>> Start Data shown

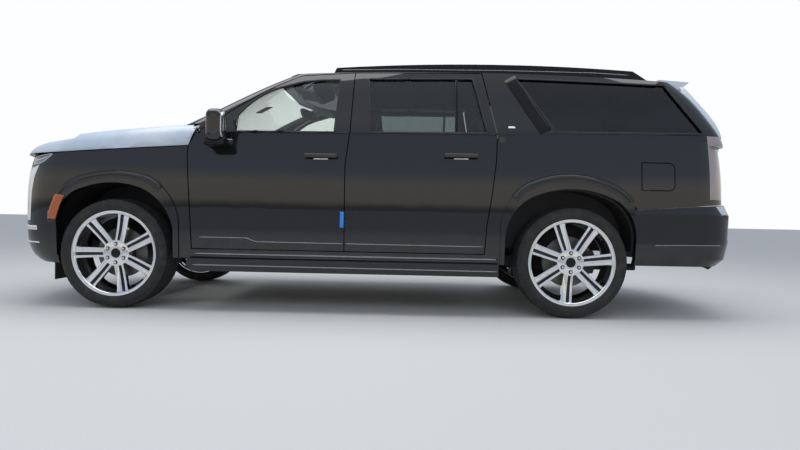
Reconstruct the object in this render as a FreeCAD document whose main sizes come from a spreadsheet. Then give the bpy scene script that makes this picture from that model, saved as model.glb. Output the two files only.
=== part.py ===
import FreeCAD, Part
import math
import os

import Sketcher

V = FreeCAD.Vector
doc = FreeCAD.newDocument("Vehicle")

# Driving sizes in millimetres: cell name, value and what it sets.
# X points forward, Y to the left, Z up; the origin is on the ground under the middle.
SIZES = (
    ("front_end", 2883, "nose ahead of the origin"),
    ("rear_end", 2883, "rear bumper behind the origin"),
    ("half_width", 1030, "widest point of the doors from the middle plane"),
    ("belt", 1335, "height of the lower edge of the side windows"),
    ("gate_set_in", 138, "tailgate skin ahead of the rear bumper"),
    ("roof_crown", 1898, "height of the roof on the middle plane"),
    ("roof_long_radius", 33000, "curve of the roof along the vehicle"),
    ("roof_cross_radius", 5800, "curve of the roof across the vehicle"),
    ("roof_peak_x", -550, "highest place of the roof"),
    ("front_axle", 1903, "front wheel centres ahead of the origin"),
    ("wheelbase", 3406, "front to rear wheel centres"),
    ("half_track", 870, "middle plane to the middle of a tyre"),
    ("tyre_radius", 412, "standing radius of a tyre"),
    ("tyre_width", 285, "across the side walls"),
    ("rim_radius", 322, "outer edge of a rim"),
    ("rim_width", 254, "across the two rim edges"),
    ("rim_wall", 9, "metal of the rim barrel"),
    ("bead_seat", 304, "radius on which the tyre sits"),
    ("hub_radius", 92, "solid middle of a wheel"),
    ("cap_radius", 37, "round cap over the axle end"),
    ("bolt_circle", 70, "radius of the ring of wheel nuts"),
    ("nut_count", 6, "wheel nuts"),
    ("nut_radius", 11, "corner of a wheel nut from its middle"),
    ("nut_pocket", 17, "radius of the recess round a wheel nut"),
    ("spoke_count", 7, "pairs of spokes in a wheel"),
    ("spoke_depth", 86, "spokes before their face and back are turned"),
    ("web_depth", 22, "floor of the slot between two spokes"),
    ("disc_radius", 190, "brake disc"),
    ("disc_thickness", 30, "brake disc"),
    ("shut_gap", 7, "seen gap beside a door, hood or tailgate"),
    ("seat_gap", 0.3, "where two pieces meet without being one"),
    ("running_fit", 0.05, "between a pin and its bore, on the radius"),
    ("door_pin_radius", 4, "door and hood hinge pins"),
    ("front_pin_x", 1290, "front door hinge axis"),
    ("rear_pin_x", 128, "rear door hinge axis"),
    ("pin_depth_front", 23, "front door hinge axis in from the widest point"),
    ("pin_depth_rear", 12, "rear door hinge axis in from the widest point"),
    ("pin_depth_fuel", 39, "fuel door hinge axis in from the widest point"),
    ("hood_pin_x", 1320, "hood hinge axis"),
    ("hood_pin_z", 1355, "hood hinge axis"),
    ("gate_pin_x", -2228, "tailgate hinge axis"),
    ("gate_pin_z", 1864, "tailgate hinge axis"),
    ("fuel_pin_x", -2008, "fuel door hinge axis"),
    ("door_wall", 105, "thickness of a door below its window"),
    ("frame_wall", 42, "thickness of a window frame or roof"),
    ("fascia_wall", 60, "thickness of bumpers, lamps and fenders"),
    ("glass", 5, "thickness of a pane"),
    ("glass_depth", 14, "pane behind the outer surface of its frame"),
    ("rail_height", 130, "frame rail, top to bottom"),
    ("rail_breadth", 75, "frame rail, side to side"),
    ("rail_y", 430, "frame rail from the middle plane"),
    ("rail_z", 330, "underside of the frame rails"),
    ("floor_z", 500, "underside of the cabin floor"),
    ("floor_thickness", 45, "cabin floor"),
    ("cross_breadth", 80, "frame cross members, front to rear"),
    ("mount_radius", 42, "rubber mounts between frame and floor"),
    ("jack_radius", 34, "jacking pads under the frame rails"),
    ("pipe_radius", 32, "exhaust pipe"),
    ("silencer_radius", 86, "exhaust silencer"),
    ("flare", 12, "wheel arch bands stand out from the panels"),
    ("kingpin_y", 800, "steering axis from the middle plane"),
    ("spindle_radius", 30, "shaft on which a wheel turns"),
)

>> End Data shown

- [Objective]:
Word for word, write out all of the data above.

- [Response for this exercise]:
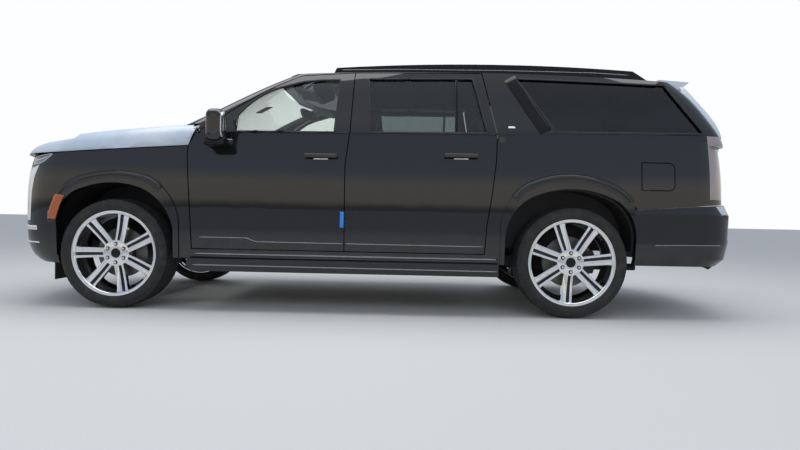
Reconstruct the object in this render as a FreeCAD document whose main sizes come from a spreadsheet. Then give the bpy scene script that makes this picture from that model, saved as model.glb. Output the two files only.
=== part.py ===
import FreeCAD, Part
import math
import os

import Sketcher

V = FreeCAD.Vector
doc = FreeCAD.newDocument("Vehicle")

# Driving sizes in millimetres: cell name, value and what it sets.
# X points forward, Y to the left, Z up; the origin is on the ground under the middle.
SIZES = (
    ("front_end", 2883, "nose ahead of the origin"),
    ("rear_end", 2883, "rear bumper behind the origin"),
    ("half_width", 1030, "widest point of the doors from the middle plane"),
    ("belt", 1335, "height of the lower edge of the side windows"),
    ("gate_set_in", 138, "tailgate skin ahead of the rear bumper"),
    ("roof_crown", 1898, "height of the roof on the middle plane"),
    ("roof_long_radius", 33000, "curve of the roof along the vehicle"),
    ("roof_cross_radius", 5800, "curve of the roof across the vehicle"),
    ("roof_peak_x", -550, "highest place of the roof"),
    ("front_axle", 1903, "front wheel centres ahead of the origin"),
    ("wheelbase", 3406, "front to rear wheel centres"),
    ("half_track", 870, "middle plane to the middle of a tyre"),
    ("tyre_radius", 412, "standing radius of a tyre"),
    ("tyre_width", 285, "across the side walls"),
    ("rim_radius", 322, "outer edge of a rim"),
    ("rim_width", 254, "across the two rim edges"),
    ("rim_wall", 9, "metal of the rim barrel"),
    ("bead_seat", 304, "radius on which the tyre sits"),
    ("hub_radius", 92, "solid middle of a wheel"),
    ("cap_radius", 37, "round cap over the axle end"),
    ("bolt_circle", 70, "radius of the ring of wheel nuts"),
    ("nut_count", 6, "wheel nuts"),
    ("nut_radius", 11, "corner of a wheel nut from its middle"),
    ("nut_pocket", 17, "radius of the recess round a wheel nut"),
    ("spoke_count", 7, "pairs of spokes in a wheel"),
    ("spoke_depth", 86, "spokes before their face and back are turned"),
    ("web_depth", 22, "floor of the slot between two spokes"),
    ("disc_radius", 190, "brake disc"),
    ("disc_thickness", 30, "brake disc"),
    ("shut_gap", 7, "seen gap beside a door, hood or tailgate"),
    ("seat_gap", 0.3, "where two pieces meet without being one"),
    ("running_fit", 0.05, "between a pin and its bore, on the radius"),
    ("door_pin_radius", 4, "door and hood hinge pins"),
    ("front_pin_x", 1290, "front door hinge axis"),
    ("rear_pin_x", 128, "rear door hinge axis"),
    ("pin_depth_front", 23, "front door hinge axis in from the widest point"),
    ("pin_depth_rear", 12, "rear door hinge axis in from the widest point"),
    ("pin_depth_fuel", 39, "fuel door hinge axis in from the widest point"),
    ("hood_pin_x", 1320, "hood hinge axis"),
    ("hood_pin_z", 1355, "hood hinge axis"),
    ("gate_pin_x", -2228, "tailgate hinge axis"),
    ("gate_pin_z", 1864, "tailgate hinge axis"),
    ("fuel_pin_x", -2008, "fuel door hinge axis"),
    ("door_wall", 105, "thickness of a door below its window"),
    ("frame_wall", 42, "thickness of a window frame or roof"),
    ("fascia_wall", 60, "thickness of bumpers, lamps and fenders"),
    ("glass", 5, "thickness of a pane"),
    ("glass_depth", 14, "pane behind the outer surface of its frame"),
    ("rail_height", 130, "frame rail, top to bottom"),
    ("rail_breadth", 75, "frame rail, side to side"),
    ("rail_y", 430, "frame rail from the middle plane"),
    ("rail_z", 330, "underside of the frame rails"),
    ("floor_z", 500, "underside of the cabin floor"),
    ("floor_thickness", 45, "cabin floor"),
    ("cross_breadth", 80, "frame cross members, front to rear"),
    ("mount_radius", 42, "rubber mounts between frame and floor"),
    ("jack_radius", 34, "jacking pads under the frame rails"),
    ("pipe_radius", 32, "exhaust pipe"),
    ("silencer_radius", 86, "exhaust silencer"),
    ("flare", 12, "wheel arch bands stand out from the panels"),
    ("kingpin_y", 800, "steering axis from the middle plane"),
    ("spindle_radius", 30, "shaft on which a wheel turns"),
)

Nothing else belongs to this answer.